▶ INFORMATION SHOWN
______________________________
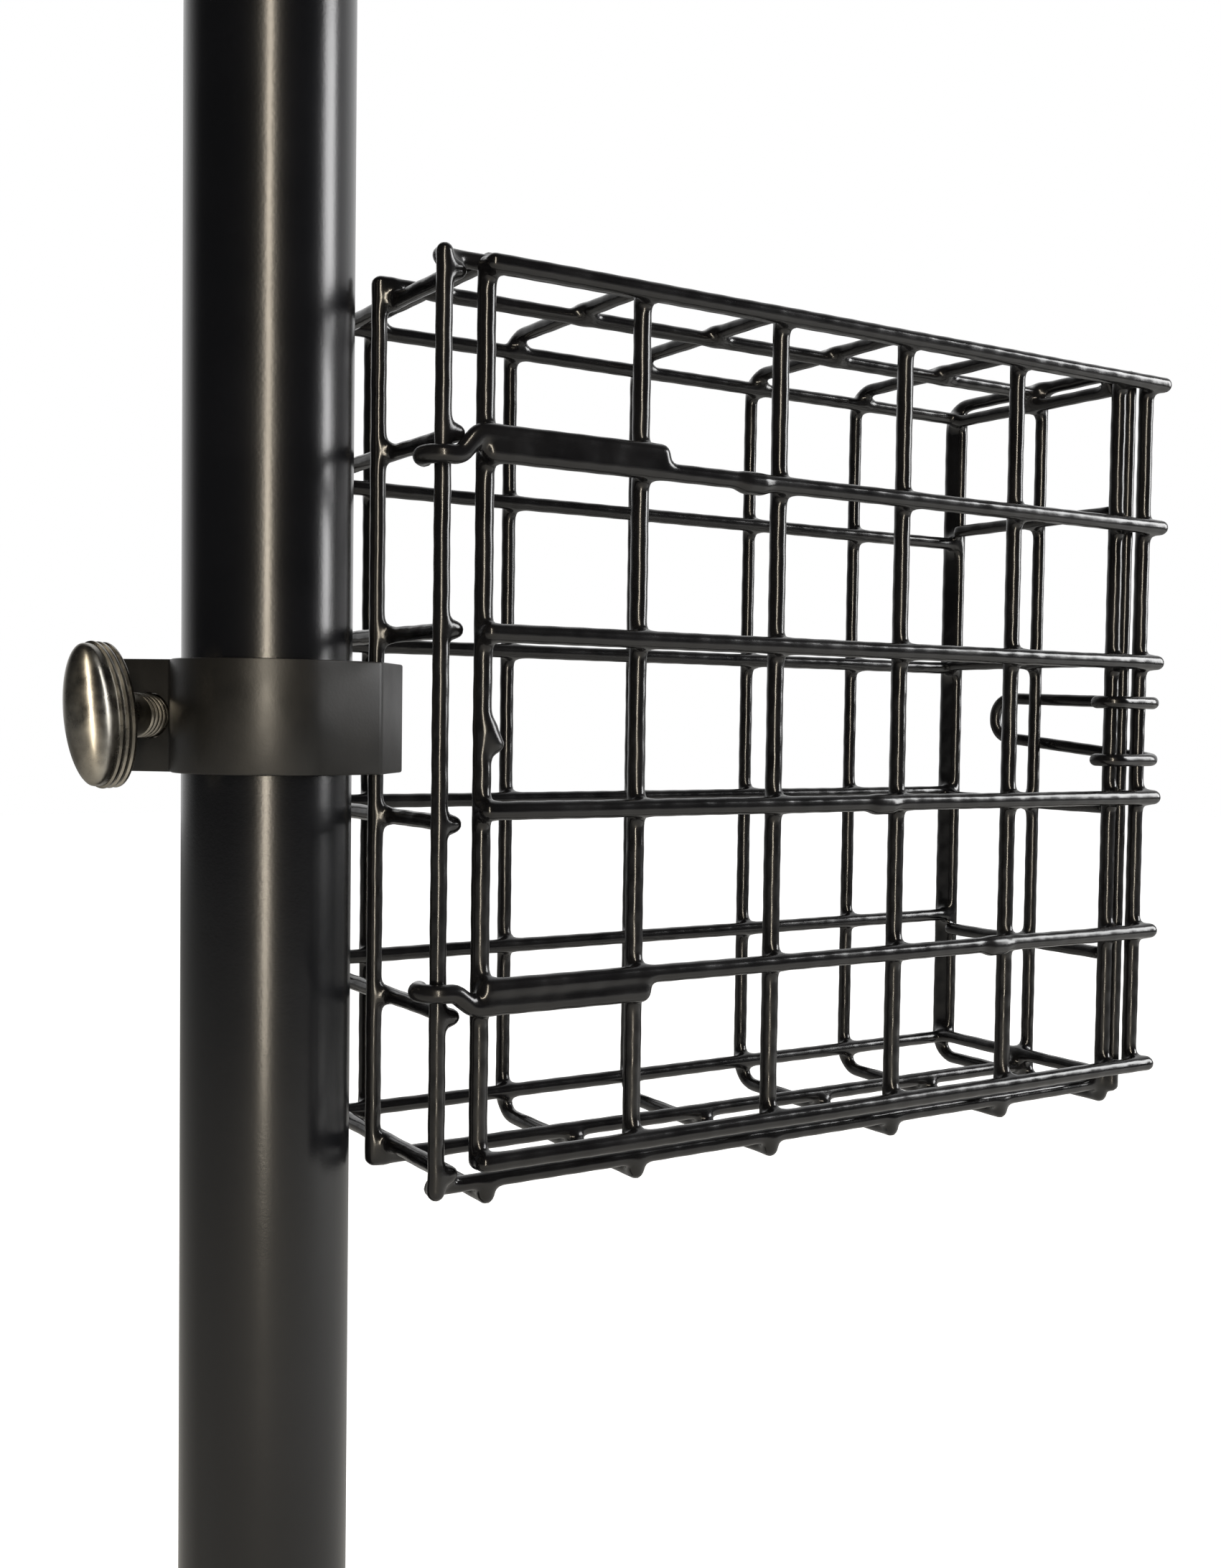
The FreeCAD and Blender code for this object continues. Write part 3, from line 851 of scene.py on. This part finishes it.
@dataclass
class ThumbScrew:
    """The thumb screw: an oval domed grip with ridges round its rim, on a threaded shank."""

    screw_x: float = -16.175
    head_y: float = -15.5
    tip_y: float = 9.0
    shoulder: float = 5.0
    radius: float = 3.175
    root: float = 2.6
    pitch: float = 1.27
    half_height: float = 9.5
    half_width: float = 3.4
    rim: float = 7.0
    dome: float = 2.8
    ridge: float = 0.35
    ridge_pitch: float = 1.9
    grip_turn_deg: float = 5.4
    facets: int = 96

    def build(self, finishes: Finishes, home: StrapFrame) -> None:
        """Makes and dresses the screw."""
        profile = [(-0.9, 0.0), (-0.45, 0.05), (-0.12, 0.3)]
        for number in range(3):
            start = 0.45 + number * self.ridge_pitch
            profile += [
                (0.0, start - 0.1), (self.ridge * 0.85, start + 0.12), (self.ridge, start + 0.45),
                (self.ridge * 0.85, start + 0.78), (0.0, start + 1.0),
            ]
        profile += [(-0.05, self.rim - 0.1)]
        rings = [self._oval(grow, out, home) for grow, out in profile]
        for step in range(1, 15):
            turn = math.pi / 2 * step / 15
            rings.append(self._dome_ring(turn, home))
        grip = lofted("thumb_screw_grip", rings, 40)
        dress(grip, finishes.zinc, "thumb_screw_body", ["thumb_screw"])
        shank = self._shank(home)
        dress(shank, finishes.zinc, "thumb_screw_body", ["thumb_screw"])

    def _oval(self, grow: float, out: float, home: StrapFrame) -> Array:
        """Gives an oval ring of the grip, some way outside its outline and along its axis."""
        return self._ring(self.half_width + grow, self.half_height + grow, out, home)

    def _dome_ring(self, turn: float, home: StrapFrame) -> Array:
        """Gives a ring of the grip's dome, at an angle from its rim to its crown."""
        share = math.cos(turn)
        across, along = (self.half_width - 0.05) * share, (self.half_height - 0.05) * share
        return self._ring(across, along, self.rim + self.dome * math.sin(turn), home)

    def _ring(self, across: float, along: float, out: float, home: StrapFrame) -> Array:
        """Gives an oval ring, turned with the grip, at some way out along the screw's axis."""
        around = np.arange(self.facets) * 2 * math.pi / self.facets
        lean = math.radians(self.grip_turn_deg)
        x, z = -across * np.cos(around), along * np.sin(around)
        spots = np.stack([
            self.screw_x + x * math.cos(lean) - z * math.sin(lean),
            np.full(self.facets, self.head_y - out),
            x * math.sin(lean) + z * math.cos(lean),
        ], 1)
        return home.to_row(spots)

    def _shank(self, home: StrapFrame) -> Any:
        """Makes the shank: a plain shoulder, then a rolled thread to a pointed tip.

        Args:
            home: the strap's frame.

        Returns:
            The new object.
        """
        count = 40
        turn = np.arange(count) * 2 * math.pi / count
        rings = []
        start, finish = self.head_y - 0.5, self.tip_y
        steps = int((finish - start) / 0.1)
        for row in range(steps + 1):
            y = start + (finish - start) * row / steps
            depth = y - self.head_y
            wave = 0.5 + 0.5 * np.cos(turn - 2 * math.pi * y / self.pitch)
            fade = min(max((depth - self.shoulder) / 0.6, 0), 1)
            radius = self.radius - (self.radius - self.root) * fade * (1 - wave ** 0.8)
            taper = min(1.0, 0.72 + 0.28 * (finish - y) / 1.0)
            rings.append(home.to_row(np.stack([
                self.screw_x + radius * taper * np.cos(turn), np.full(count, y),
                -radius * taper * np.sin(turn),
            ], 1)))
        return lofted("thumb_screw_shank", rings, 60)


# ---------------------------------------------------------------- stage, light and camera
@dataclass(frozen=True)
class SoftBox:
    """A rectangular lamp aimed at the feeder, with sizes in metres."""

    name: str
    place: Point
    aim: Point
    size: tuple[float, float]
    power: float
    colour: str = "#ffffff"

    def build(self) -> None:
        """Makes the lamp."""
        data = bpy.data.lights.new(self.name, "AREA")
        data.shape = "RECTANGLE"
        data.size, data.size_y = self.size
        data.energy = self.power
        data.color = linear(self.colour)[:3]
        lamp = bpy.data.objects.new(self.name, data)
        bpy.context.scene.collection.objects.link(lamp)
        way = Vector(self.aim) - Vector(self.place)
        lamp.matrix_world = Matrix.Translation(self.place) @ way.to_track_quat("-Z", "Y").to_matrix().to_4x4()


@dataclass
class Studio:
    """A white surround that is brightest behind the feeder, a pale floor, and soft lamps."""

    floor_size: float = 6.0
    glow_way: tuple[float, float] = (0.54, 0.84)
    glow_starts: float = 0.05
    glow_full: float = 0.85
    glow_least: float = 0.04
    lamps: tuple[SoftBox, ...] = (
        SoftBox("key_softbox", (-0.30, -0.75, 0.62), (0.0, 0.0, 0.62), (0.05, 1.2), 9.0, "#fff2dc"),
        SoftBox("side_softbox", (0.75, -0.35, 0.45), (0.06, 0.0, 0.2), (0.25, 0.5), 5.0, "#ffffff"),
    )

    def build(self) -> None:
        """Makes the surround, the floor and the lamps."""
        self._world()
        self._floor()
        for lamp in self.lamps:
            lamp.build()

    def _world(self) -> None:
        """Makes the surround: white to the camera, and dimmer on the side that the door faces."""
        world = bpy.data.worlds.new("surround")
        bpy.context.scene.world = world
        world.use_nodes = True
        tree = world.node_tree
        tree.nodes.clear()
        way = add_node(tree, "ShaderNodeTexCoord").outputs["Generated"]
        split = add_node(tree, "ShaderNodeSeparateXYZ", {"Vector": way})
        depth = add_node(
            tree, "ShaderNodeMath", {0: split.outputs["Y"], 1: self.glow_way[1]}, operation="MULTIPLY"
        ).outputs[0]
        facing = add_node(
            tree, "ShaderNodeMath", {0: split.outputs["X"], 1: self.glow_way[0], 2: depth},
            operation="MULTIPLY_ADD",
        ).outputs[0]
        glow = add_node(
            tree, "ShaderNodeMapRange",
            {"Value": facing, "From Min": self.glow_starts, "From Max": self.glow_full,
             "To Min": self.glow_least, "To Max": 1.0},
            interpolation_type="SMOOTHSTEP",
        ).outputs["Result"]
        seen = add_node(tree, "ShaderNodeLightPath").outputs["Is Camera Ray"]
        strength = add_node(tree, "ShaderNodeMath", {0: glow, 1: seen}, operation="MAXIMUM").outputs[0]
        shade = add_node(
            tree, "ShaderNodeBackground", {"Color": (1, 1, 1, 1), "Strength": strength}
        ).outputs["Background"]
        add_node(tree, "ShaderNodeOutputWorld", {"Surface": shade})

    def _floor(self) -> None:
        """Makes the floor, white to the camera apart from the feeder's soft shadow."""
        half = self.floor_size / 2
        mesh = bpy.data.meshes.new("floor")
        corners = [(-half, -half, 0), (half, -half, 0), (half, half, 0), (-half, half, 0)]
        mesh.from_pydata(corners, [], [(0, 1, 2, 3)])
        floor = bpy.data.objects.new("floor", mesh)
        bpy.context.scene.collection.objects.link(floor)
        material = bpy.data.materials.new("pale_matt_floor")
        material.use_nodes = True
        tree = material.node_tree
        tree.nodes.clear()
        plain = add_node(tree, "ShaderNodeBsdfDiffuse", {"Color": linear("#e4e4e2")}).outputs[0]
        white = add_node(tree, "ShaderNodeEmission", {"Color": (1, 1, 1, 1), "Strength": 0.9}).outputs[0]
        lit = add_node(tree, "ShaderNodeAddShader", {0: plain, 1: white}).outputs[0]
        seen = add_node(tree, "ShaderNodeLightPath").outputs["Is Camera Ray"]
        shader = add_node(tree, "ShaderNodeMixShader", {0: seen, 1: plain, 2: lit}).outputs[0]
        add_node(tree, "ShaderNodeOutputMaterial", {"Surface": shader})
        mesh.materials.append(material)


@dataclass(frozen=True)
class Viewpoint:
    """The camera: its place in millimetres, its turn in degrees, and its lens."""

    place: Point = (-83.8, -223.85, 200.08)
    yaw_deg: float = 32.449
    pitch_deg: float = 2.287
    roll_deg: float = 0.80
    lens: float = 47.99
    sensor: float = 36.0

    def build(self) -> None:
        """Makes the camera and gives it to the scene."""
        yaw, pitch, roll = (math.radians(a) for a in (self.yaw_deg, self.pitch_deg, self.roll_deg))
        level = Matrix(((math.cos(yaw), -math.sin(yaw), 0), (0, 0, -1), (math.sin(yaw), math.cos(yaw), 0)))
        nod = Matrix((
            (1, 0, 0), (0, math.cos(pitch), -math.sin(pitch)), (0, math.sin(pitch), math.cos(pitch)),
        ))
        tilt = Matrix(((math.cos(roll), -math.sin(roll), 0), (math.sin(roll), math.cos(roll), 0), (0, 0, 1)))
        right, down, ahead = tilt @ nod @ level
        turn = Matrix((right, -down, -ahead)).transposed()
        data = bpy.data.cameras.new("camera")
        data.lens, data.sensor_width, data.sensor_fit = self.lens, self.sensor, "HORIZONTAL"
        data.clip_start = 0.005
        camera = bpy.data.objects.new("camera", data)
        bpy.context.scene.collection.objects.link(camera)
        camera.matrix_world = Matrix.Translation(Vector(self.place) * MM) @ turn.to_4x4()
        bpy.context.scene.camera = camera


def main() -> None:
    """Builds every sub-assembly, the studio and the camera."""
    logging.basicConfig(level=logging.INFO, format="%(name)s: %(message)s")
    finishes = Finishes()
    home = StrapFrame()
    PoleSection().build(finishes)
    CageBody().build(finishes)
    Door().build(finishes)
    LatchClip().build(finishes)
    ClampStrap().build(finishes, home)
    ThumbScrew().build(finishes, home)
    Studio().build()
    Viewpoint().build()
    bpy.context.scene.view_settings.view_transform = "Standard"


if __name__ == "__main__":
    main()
______________________________
▶ GIVEN INSTRUCTION
Reproduce exactly, please, only the lines from the start of the data above to the line that contains "thumb screw: an", with both ends kept.

▶ ANSWER TO THIS EXERCISE
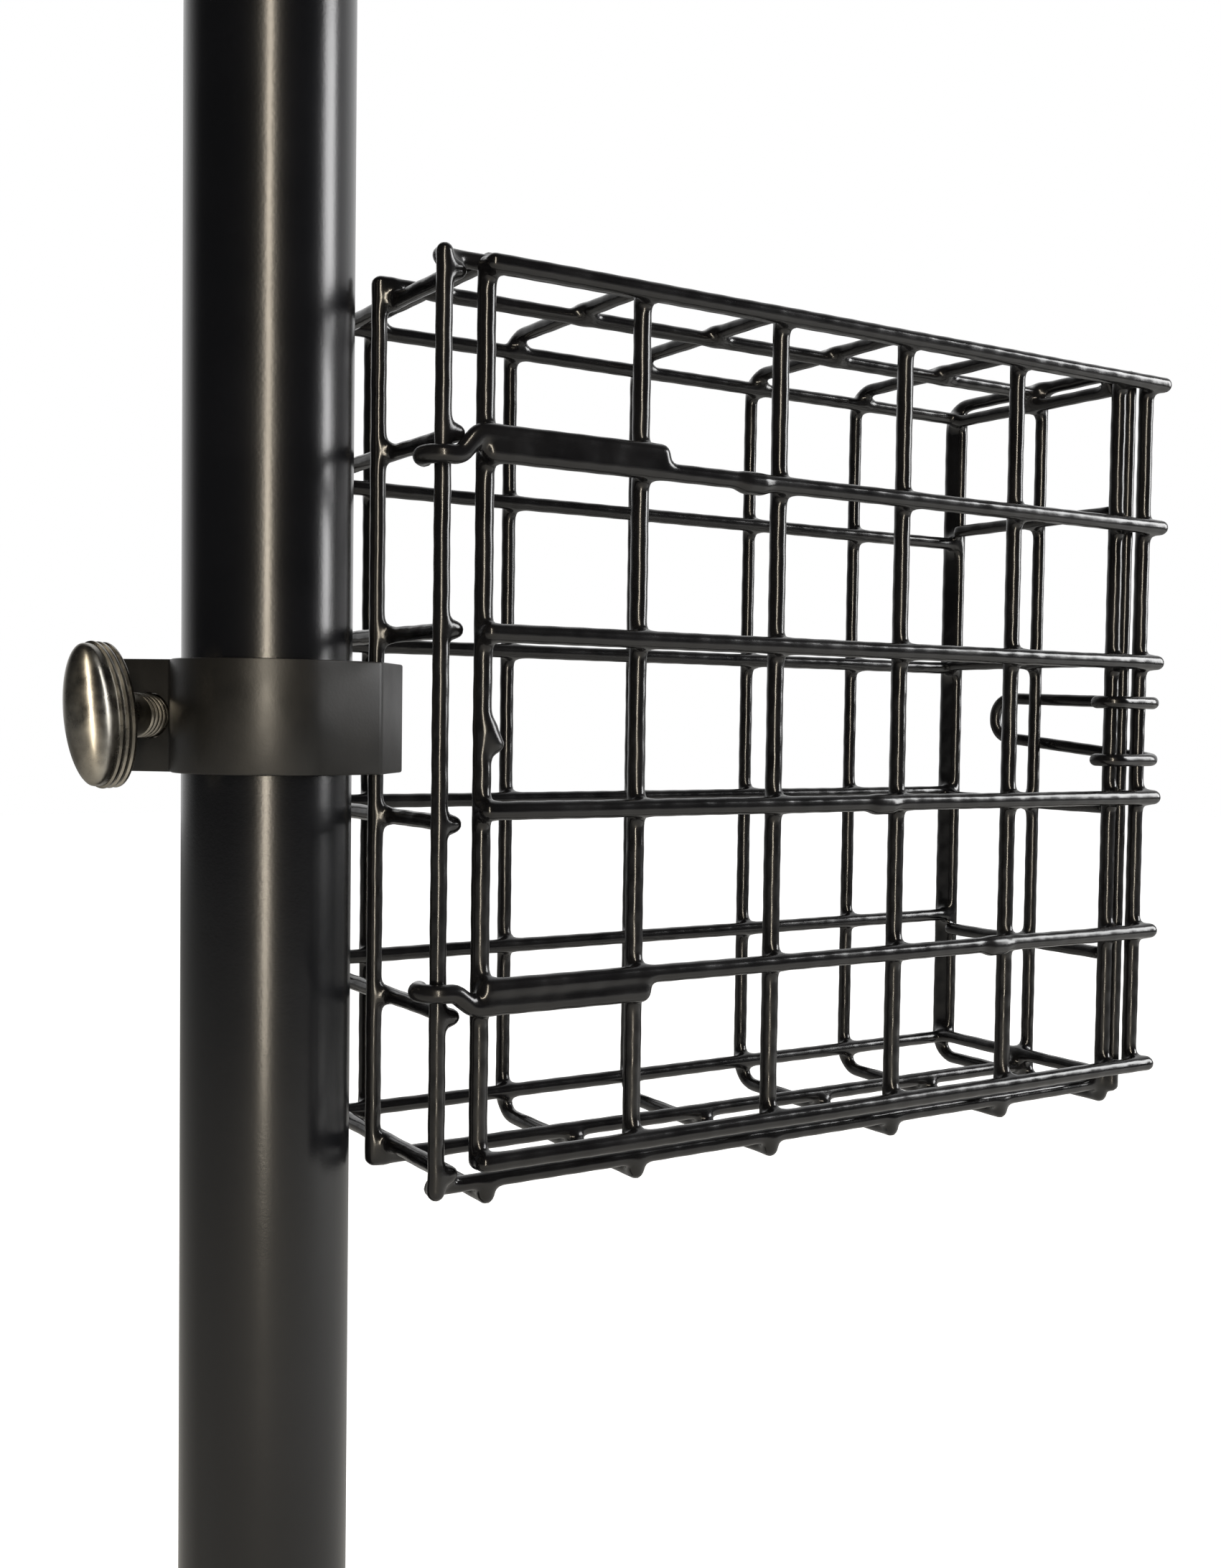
The FreeCAD and Blender code for this object continues. Write part 3, from line 851 of scene.py on. This part finishes it.
@dataclass
class ThumbScrew:
    """The thumb screw: an oval domed grip with ridges round its rim, on a threaded shank."""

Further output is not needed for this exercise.